I’m Catholic because of Reconciliation. Confessing my sins to a priest humbles me, and it is also cathartic. Through Reconciliation I know that I am forgiven for anything I have ever done. Reconciliation is the definition of grace- a free gift. The Prayer of Absolution, prayed aloud by the priest during confession is fantastically powerful:

“God the Father of mercies, through the death and resurrection of your son, you have reconciled the world to yourself and sent the Holy Spirit among us for the forgiveness of sins. Through the ministry of the church, may God grant you pardon and peace. And I absolve you of your sins, in the name of the Father, and of the Son and of the Holy Spirit. Amen.”

Those words give me peace like nothing else. It provides a finality and concrete assurance to know that I am forgiven.

I could list a thousand more reasons for why I am so grateful to be Catholic. But for now I’ll end it here. As G.K. Chesterton wrote, “The difficulty of explaining ‘why I am a Catholic’ is that there are ten thousand reasons all amounting to one reason: that Catholicism is true.” I honestly believe it is true.

So I offer you the chance as you explore what makes life worth living. What do you live for? I pray that you might at least be open to Catholicism. Please message me with any questions or struggles that you might have. I’d love to talk. I’d love to listen.

“Are we not perhaps all afraid in some way? If we let Christ enter fully into our lives, if we open ourselves totally to him, are we not afraid that He might take something away from us? Are we not perhaps afraid to give up something significant, something unique, something that makes life so beautiful? Do we not then risk ending up diminished and deprived of our freedom? . . . No! If we let Christ into our lives, we lose nothing, nothing, absolutely nothing of what makes life free, beautiful and great. No! Only in this friendship are the doors of life opened wide. Only in this friendship is the great potential of human existence truly revealed. Only in this friendship do we experience beauty and liberation. And so, today, with great strength and great conviction, on the basis of long personal experience of life, I say to you, dear young people: Do not be afraid of Christ! He takes nothing away, and he gives you everything. When we give ourselves to him, we receive a hundredfold in return. Yes, open, open wide the doors to Christ – and you will find true life. Amen.” -Pope Benedict XVI


And the stars looked down upon a happy man?

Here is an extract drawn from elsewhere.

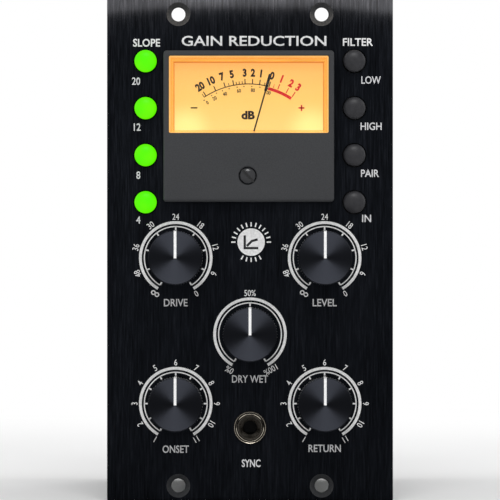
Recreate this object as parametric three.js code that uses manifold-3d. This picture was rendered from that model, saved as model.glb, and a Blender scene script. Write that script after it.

The stars looked down upon a happy man.  G.K. Chesterton wrote a biography on St. Francis of Assisi, one of my two closest saints (buy it here – it’s good). As I was reading it, that line struck me. The stars looked down upon a happy man. Two years later and it still strikes me. A man who grew up prosperous, knowing the thrills of the world, with a father who literally clothed him in jewels, a man who was magnetic and generous with his friends. But a man, though rich in appearance, had a heart unsettled. Uncharmed. Slowly his heart changed. Conversion. From that San Damiano Cross, when Jesus spoke to him saying “go and rebuild my house which, as you can see, is falling into ruins,” this was only one of a series of conversions (First Bio of Francis).

My friends AJ and Terri graciously painted this for me last week

Francis abhorred lepers. Until he kissed one. He never felt poverty. Until he traded clothes with a beggar in St. Peter’s square. His heart slowly turned, through physical encounters of love and solidarity. It wasn’t until 9 or so years after his initial conversion that he began preaching to animals. And they listened? If all we need in life is what the world can offer us, then we would never have had a Francis of Assisi. Fortunately, we do. And through these small conversions of the heart, in little ways, Francis became the great saint he is. As his father took him to the Bishop of Assisi to charge him as a thief for giving away his money, Francis’ actions perplex me in such a beautiful when he answered, “Up to this time I have called Pietro Bernadone father, but now I am the servant of God. Not only the money but everything that can be called his I will restore to my father, even the very clothes he has given me.” And he took off all his clothes, except a hair shirt.

“He was penniless, he was parentless, he was to all appearances without a trade or a plan or a hope in the world; and as he went under the frosty trees, he burst suddenly into song.” – GK Chesterton

He suddenly burst into song? What Francis found was joy. He found the pearl of great price, Jesus Christ.  He found that Jesus was the only thing that would give him profound, authentic, and enchanting joy. And isn’t that deep down what all of us are looking for? A spark in our soul that fills us with vigor? The knowledge that we are greatly loved and that we have the blessing to share that love endlessly? The gift to the heart to burst out in song when everything else crumbles?

I pray that God might continue to grant me the grace to know joy more fully and the capacity to laugh more easily.



This is Christian Joy.

I decided to try and write this blog to share and dialogue with you about the joys and questions that I’ve found in my life. I hope that through comments below, or maybe emails, or messages, that you can share insights, questions, joys from your life. I have many wonderful friends and acquaintances that I’m blessed with in life, and over the years we’ve gone and journeyed down different roads. But I think we have a lot to offer each other, especially as we come to the world from countless backgrounds. I hope St. Francis can continue to teach us through the example of his life. Pope Francis too. I hope I can share some of my joy from this beautiful life that I’m blessed with in seminary. And, I hope that your wisdom, and maybe even pains, can help to teach me about the great mystery that we live in. And maybe the stars will look down upon a few more happy men and women.

I’ll share my life with you. I invite you to share your life with me as well.

The grace of Lord Jesus be with all.